11. One more way the world of professional sports veers off from real life: In a normal negotiation between a union and management, labor can afford to absorb losses from a work stoppage because lost wages can be made up over decades, reaping the benefits of a better contract. (Even still, it's hardly uncommon these days to see benefits for yet-unhired workers cut in the name of labor peace.) NBA players have union protection, but the relatively short career arc completely changes the dynamic. It's a big reason Matt Barnes told us last week he thinks there are a host of players who would take 50/50 on the B.R.I., and want to get back to work. And why he wouldn't judge them.

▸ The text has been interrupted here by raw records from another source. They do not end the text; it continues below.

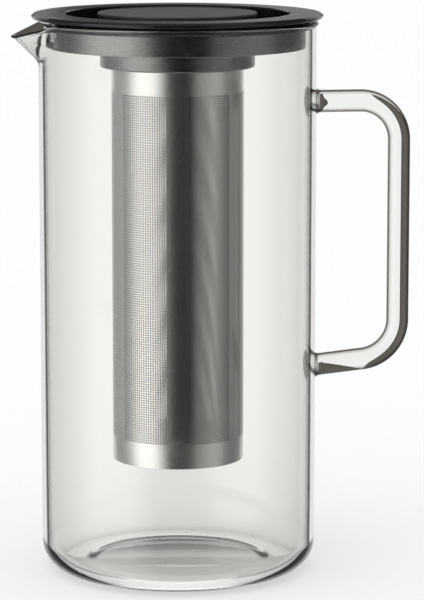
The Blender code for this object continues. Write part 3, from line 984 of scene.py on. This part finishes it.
def make_floor():
    """White paper that keeps a faint shadow and that reflections pass through."""
    corners = ((-1.0, -1.0), (1.0, -1.0), (1.0, 1.0), (-1.0, 1.0))
    verts = [(FLOOR_SIZE * x, FLOOR_SIZE * y, 0.0) for x, y in corners]
    mesh = plain_mesh("floor", verts, [(0, 1, 2, 3)])
    material, tree, shader = new_material("floor_paper")
    shader.inputs["Base Color"].default_value = (0.97, 0.97, 0.97, 1.0)
    shader.inputs["Roughness"].default_value = 1.0
    shader.inputs["Specular IOR Level"].default_value = 0.0
    white = put(tree, "ShaderNodeEmission", Strength=1.0)
    paper = put(tree, "ShaderNodeMixShader")
    share = span(tree, background_rays(tree), 0.0, 1.0, 0.0, FLOOR_SHINE)
    tree.links.new(share, paper.inputs["Fac"])
    tree.links.new(shader.outputs["BSDF"], paper.inputs[1])
    tree.links.new(white.outputs["Emission"], paper.inputs[2])
    clear = put(tree, "ShaderNodeBsdfTransparent")
    show_by_ray(tree, paper.outputs["Shader"], clear.outputs["BSDF"])
    mesh.materials.append(material)
    floor = bpy.data.objects.new("floor", mesh)
    floor.location.z = -FLOOR_DROP
    bpy.context.scene.collection.objects.link(floor)


def stage_unseen(name, mesh):
    """Adds a piece of the studio that the camera, diffuse light and shadows pass through."""
    piece = bpy.data.objects.new(name, mesh)
    bpy.context.scene.collection.objects.link(piece)
    piece.visible_camera = False
    piece.visible_diffuse = False
    piece.visible_shadow = False
    return piece


def studio_wall(name, low, high, tones):
    """A round wall whose tone changes with the direction, in degrees from the camera's side."""
    verts, faces = [], []
    for a in all_round(WALL_STEPS):
        verts += [on_circle(a, WALL_RADIUS, z) for z in (low, high)]
    for step in range(WALL_STEPS):
        one, other = 2 * step, 2 * ((step + 1) % WALL_STEPS)
        faces.append((one, other, other + 1, one + 1))
    mesh = plain_mesh(name, verts, faces)
    material, tree = bare_material(name)
    point = put(tree, "ShaderNodeTexCoord")
    turn = put(tree, "ShaderNodeTexGradient", gradient_type="RADIAL")
    tree.links.new(point.outputs["Object"], turn.inputs["Vector"])
    ramp = put(tree, "ShaderNodeValToRGB")
    ramp.color_ramp.interpolation = "EASE"
    stops = ramp.color_ramp.elements
    for degrees, tone in tones[1:-1]:
        stops.new((degrees + 180.0) / 360.0).color = grey_tone(tone)
    stops[0].color = grey_tone(tones[0][1])
    stops[-1].color = grey_tone(tones[-1][1])
    tree.links.new(turn.outputs["Fac"], ramp.inputs["Fac"])
    emission = put(tree, "ShaderNodeEmission", Strength=WALL_STRENGTH)
    tree.links.new(ramp.outputs["Color"], emission.inputs["Color"])
    clear = put(tree, "ShaderNodeBsdfTransparent")
    show_by_ray(tree, clear.outputs["BSDF"], emission.outputs["Emission"])
    mesh.materials.append(material)
    # The gradient starts on the wall's -X side, which this turns away from the camera.
    stage_unseen(name, mesh).rotation_euler.z = VIEW_AZIMUTH - math.pi / 2.0


def studio_ceiling(strength):
    """A round dim ceiling that closes the studio walls."""
    verts = [on_circle(a, WALL_RADIUS, WALL_HEIGHTS[-1]) for a in all_round(CEILING_STEPS)]
    mesh = plain_mesh("ceiling", verts, [tuple(range(CEILING_STEPS))])
    material, tree = bare_material("ceiling")
    emission = put(tree, "ShaderNodeEmission", Strength=strength)
    clear = put(tree, "ShaderNodeBsdfTransparent")
    show_by_ray(tree, clear.outputs["BSDF"], emission.outputs["Emission"])
    mesh.materials.append(material)
    stage_unseen("ceiling", mesh)


def side_card(first, last, radius, height, tone):
    """A dark card behind the jug's side that only solid glass, as in the handle, bends into view.

    Its ends are directions in degrees from the camera's side.
    """
    verts, faces = [], []
    for step in range(CARD_STEPS + 1):
        degrees = first + (last - first) * step / CARD_STEPS
        a = math.radians(degrees) + VIEW_AZIMUTH - math.pi / 2.0
        verts += [on_circle(a, radius, z) for z in (0.0, height)]
    for step in range(CARD_STEPS):
        faces.append((2 * step, 2 * step + 2, 2 * step + 3, 2 * step + 1))
    mesh = plain_mesh("side_card", verts, faces)
    material, tree = bare_material("side_card")
    path = put(tree, "ShaderNodeLightPath")
    bounces = put(tree, "ShaderNodeMath", operation="MULTIPLY_ADD")
    bounces.inputs[1].default_value = CARD_REFLECTION_WEIGHT
    tree.links.new(path.outputs["Glossy Depth"], bounces.inputs[0])
    tree.links.new(path.outputs["Transmission Depth"], bounces.inputs[2])
    shown = put(tree, "ShaderNodeMath", operation="LESS_THAN")
    shown.inputs[1].default_value = CARD_LIMIT
    tree.links.new(bounces.outputs[0], shown.inputs[0])
    choice = put(tree, "ShaderNodeMixShader")
    tree.links.new(shown.outputs[0], choice.inputs["Fac"])
    clear = put(tree, "ShaderNodeBsdfTransparent")
    tree.links.new(clear.outputs["BSDF"], choice.inputs[1])
    dark = put(tree, "ShaderNodeEmission", Color=(*tone, 1.0))
    tree.links.new(dark.outputs["Emission"], choice.inputs[2])
    output = put(tree, "ShaderNodeOutputMaterial")
    tree.links.new(choice.outputs["Shader"], output.inputs["Surface"])
    mesh.materials.append(material)
    stage_unseen("side_card", mesh).visible_glossy = False


def make_world(strength):
    """White where it is seen, and of the given strength where it only lights."""
    world = bpy.data.worlds.new("studio")
    world.use_nodes = True
    tree = world.node_tree
    background = tree.nodes["Background"]
    background.inputs["Color"].default_value = (1.0, 1.0, 1.0, 1.0)
    level = span(tree, background_rays(tree), 0.0, 1.0, strength, 1.0)
    tree.links.new(level, background.inputs["Strength"])
    bpy.context.scene.world = world


def sun(name, azimuth, elevation, strength, spread):
    """A soft sun, its azimuth in degrees from the camera's side."""
    data = bpy.data.lights.new(name, "SUN")
    data.energy = strength
    data.angle = math.radians(spread)
    lamp = bpy.data.objects.new(name, data)
    a = VIEW_AZIMUTH + math.radians(azimuth)
    e = math.radians(elevation)
    towards = Vector((math.sin(a) * math.cos(e), -math.cos(a) * math.cos(e), math.sin(e)))
    lamp.rotation_mode = "QUATERNION"
    lamp.rotation_quaternion = towards.to_track_quat("Z", "Y")
    bpy.context.scene.collection.objects.link(lamp)


# The edge colours of both glasses are painted shade that darkens them at glancing slants.
glass = clear_glass(
    "clear_glass", (0.95, 0.945, 0.93), (0.004, 0.003, 0.002), first=0.90, last=0.99, painted_wall_line=0.73
)
handle_glass = clear_glass(
    "handle_glass", (0.94, 0.935, 0.915), (0.02, 0.015, 0.01), first=0.18, last=0.48
)
gloss = plastic("gloss_black", (0.006, 0.006, 0.007), roughness=0.10, ior=1.46, grain=0.0)
satin = brushed_metal("satin_black", (0.27, 0.27, 0.265), roughness=0.28, stretch=0.3)
grey = plastic("satin_grey", (0.034, 0.034, 0.034), roughness=0.40, ior=1.36, grain=0.12)
rubber = silicone("black_silicone")
steel = brushed_metal("brushed_steel", (0.88, 0.87, 0.85), roughness=0.19, stretch=0.85)
# A dark copy of the steel: its colour is painted shade for the tube's inside and the walls of its
# holes.
painted_shade_steel = brushed_metal("painted_shade_steel", (0.09, 0.085, 0.08), roughness=0.55, stretch=0.2)

# Tones of the walls by direction, in degrees from the camera's side, left below zero
LEFT_TONES = (
    (-125, 0.12), (-103, 0.15), (-90, 0.30), (-80, 0.60), (-70, 0.76), (-42, 0.76), (-30, 0.45),
    (-24, 0.24), (-17, 0.035), (-5, 0.010),
)
RIGHT_TONES = (
    (24, 0.010), (31, 0.13), (40, 0.17), (62, 0.24), (78, 0.24), (90, 0.11), (112, 0.08),
)
BACK_TONES = {
    "low_wall": (
        ((-180, 0.50), (-150, 0.42), (-138, 0.13)),
        ((138, 0.13), (150, 0.42), (180, 0.50)),
    ),
    "dark_wall": (
        ((-180, 0.06), (-176, 0.03), (-175, 0.12), (-150, 0.10)),
        ((150, 0.14), (176, 0.14), (180, 0.06)),
    ),
    "strip_wall": (
        ((-180, 0.32), (-150, 0.28), (-138, 0.10)),
        ((138, 0.10), (150, 0.28), (180, 0.32)),
    ),
    "high_wall": (
        ((-180, 0.04), (-150, 0.04)),
        ((150, 0.04), (180, 0.04)),
    ),
}

make_camera()
make_floor()
make_world(strength=0.88)
sun("key", azimuth=-40.0, elevation=58.0, strength=0.45, spread=60.0)
for (name, back), low, high in zip(BACK_TONES.items(), WALL_HEIGHTS, WALL_HEIGHTS[1:]):
    studio_wall(name, low, high, back[0] + LEFT_TONES + RIGHT_TONES + back[1])
studio_ceiling(strength=0.35)
side_card(first=166.0, last=221.0, radius=0.30, height=0.60, tone=(0.11, 0.10, 0.088))

make_glass_body(glass)
make_glass_handle(handle_glass)
make_infuser(steel, painted_shade_steel)
make_infuser_base(steel)
make_lid_top(gloss)
make_lid_gasket(rubber)
make_lid_skirt(satin)
make_strainer(steel, painted_shade_steel)
make_infuser_collar(satin)
make_cap(satin, grey, rubber)

bpy.context.scene.view_settings.view_transform = "Standard"
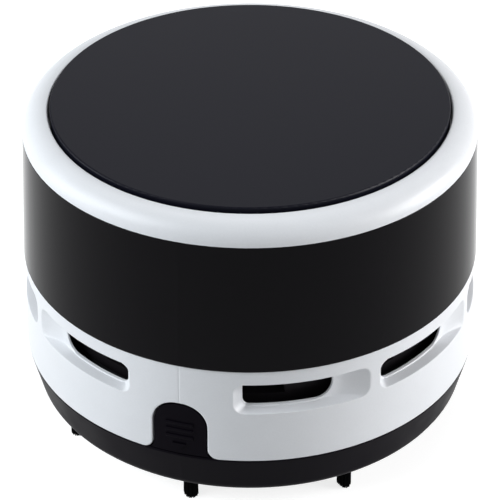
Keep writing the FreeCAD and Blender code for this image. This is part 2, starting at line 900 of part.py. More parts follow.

Ultimately, this is why the players appear to be making clear a willingness to indeed go halfsies on revenue in exchange for better terms on the system. Enough of them recognize the math: Even if they gain a point or two back, it would take years to recoup the lost revenue of a missed season. Most of them don't have that long.

12. Please, please, please, can we stop with the union-as-"plantation workers"- meme? Shame on union attorney Jeffrey Kessler for throwing that grenade. Accuse Stern of many things if you'd like, but the NBA has long been the most progressive league in big pro sports, and he's long been the Commissioner. Everyone expects a certain level of rhetoric in this sort of thing, but using language that loaded is totally counterproductive.